*MATERIAL PROVIDED*:

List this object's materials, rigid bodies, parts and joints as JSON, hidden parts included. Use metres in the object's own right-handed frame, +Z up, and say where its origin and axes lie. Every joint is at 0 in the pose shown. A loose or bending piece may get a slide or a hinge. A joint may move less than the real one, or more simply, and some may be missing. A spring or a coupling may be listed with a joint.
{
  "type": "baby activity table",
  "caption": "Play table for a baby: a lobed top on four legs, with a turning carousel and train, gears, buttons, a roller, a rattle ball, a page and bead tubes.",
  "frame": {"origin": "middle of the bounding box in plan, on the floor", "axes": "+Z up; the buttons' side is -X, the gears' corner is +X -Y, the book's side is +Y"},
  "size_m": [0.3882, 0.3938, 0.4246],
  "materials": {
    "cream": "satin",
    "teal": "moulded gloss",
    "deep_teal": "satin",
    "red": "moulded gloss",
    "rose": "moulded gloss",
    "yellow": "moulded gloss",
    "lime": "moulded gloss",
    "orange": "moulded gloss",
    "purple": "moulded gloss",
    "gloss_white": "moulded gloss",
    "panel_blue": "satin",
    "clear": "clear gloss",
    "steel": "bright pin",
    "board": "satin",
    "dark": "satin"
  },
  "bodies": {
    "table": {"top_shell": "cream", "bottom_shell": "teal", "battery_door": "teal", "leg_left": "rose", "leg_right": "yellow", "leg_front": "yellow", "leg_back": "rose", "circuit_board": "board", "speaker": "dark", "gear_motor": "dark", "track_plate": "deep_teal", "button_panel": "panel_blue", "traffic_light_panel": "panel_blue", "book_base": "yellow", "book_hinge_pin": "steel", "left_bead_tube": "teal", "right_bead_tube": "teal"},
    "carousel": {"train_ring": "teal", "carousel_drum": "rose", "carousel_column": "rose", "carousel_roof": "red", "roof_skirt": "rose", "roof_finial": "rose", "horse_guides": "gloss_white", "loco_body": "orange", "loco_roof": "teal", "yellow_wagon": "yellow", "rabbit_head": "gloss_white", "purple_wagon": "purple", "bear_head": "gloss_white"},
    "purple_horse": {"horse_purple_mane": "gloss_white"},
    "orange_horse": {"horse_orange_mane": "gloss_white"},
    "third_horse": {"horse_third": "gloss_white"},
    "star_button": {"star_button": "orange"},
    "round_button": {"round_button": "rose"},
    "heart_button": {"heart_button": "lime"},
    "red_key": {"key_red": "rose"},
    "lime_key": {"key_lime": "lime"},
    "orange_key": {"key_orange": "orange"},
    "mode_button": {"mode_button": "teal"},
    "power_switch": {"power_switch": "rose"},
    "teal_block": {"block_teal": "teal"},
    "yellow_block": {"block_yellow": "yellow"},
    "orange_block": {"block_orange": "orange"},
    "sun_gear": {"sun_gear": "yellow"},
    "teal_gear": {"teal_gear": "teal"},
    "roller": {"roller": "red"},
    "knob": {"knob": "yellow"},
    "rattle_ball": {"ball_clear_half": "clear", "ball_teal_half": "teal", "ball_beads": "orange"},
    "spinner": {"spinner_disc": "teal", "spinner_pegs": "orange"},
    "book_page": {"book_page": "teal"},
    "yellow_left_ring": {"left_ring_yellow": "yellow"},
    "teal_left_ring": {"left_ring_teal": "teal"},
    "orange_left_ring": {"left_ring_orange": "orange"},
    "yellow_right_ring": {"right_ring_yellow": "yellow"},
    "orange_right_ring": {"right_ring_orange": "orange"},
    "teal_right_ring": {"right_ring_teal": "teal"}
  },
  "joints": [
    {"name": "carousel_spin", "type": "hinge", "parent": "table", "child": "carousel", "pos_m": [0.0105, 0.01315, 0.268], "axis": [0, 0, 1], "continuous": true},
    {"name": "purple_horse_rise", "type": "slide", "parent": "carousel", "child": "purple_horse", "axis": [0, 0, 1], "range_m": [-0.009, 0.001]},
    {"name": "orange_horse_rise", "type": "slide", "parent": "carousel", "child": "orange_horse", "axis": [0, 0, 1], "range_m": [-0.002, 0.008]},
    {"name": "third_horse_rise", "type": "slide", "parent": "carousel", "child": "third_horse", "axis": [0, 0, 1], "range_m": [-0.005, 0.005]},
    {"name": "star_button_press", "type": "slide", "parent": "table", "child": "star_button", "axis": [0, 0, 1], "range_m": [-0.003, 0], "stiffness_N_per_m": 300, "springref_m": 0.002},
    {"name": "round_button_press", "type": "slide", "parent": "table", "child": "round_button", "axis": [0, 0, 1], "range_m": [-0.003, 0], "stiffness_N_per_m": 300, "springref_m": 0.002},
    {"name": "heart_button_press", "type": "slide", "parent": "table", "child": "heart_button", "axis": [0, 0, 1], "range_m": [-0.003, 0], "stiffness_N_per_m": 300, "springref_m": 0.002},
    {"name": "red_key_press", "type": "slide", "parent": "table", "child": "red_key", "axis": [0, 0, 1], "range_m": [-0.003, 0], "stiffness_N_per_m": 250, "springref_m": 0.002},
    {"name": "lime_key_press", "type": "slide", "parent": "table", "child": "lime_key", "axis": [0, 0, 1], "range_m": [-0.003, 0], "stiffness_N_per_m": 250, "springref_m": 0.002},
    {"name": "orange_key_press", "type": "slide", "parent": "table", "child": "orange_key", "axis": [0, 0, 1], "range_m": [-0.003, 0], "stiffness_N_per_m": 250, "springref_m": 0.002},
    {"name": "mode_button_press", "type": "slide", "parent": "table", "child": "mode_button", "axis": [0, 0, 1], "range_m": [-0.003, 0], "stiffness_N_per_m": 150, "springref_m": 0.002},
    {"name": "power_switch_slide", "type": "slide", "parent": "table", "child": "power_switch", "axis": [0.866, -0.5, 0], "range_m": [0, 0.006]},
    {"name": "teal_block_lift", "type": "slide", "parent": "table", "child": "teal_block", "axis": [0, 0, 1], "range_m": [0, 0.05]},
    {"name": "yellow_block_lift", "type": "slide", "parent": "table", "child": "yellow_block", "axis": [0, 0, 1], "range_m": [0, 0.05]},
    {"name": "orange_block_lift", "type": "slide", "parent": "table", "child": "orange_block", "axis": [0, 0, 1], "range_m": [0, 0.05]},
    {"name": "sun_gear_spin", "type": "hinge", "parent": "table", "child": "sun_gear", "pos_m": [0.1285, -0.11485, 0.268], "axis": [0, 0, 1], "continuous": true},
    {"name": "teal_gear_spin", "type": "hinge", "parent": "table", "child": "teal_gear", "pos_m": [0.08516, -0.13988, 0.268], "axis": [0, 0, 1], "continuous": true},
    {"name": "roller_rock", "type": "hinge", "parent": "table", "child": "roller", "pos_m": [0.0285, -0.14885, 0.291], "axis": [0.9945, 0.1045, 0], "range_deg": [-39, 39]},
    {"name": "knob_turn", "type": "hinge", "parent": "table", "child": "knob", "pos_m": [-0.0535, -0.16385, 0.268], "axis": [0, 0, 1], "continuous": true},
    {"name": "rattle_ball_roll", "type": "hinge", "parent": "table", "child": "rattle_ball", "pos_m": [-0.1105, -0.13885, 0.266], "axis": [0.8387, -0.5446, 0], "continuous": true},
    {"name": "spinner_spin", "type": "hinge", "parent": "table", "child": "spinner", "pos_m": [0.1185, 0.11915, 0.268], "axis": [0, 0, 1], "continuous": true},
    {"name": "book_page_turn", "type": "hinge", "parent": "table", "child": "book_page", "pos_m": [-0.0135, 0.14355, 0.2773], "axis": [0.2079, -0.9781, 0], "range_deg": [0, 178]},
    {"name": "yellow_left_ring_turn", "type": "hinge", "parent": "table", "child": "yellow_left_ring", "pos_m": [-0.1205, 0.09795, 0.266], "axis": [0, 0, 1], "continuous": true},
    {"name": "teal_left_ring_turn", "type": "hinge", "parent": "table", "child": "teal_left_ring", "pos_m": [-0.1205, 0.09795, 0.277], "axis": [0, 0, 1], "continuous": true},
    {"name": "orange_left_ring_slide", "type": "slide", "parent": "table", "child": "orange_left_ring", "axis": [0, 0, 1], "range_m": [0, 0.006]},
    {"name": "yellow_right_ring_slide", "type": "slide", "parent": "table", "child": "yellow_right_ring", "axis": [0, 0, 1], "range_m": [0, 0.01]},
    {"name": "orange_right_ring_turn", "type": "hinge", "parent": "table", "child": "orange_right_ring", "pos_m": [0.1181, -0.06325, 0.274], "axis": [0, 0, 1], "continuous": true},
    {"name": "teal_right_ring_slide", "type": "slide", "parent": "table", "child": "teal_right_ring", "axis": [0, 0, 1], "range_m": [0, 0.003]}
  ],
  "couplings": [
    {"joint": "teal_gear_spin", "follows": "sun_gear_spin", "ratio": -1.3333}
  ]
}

*WHAT NEEDS TO BE DONE*: Of the lines in the data above, how many contain the word "frame"? Give only that figure.

*RESULT BELOW*: 2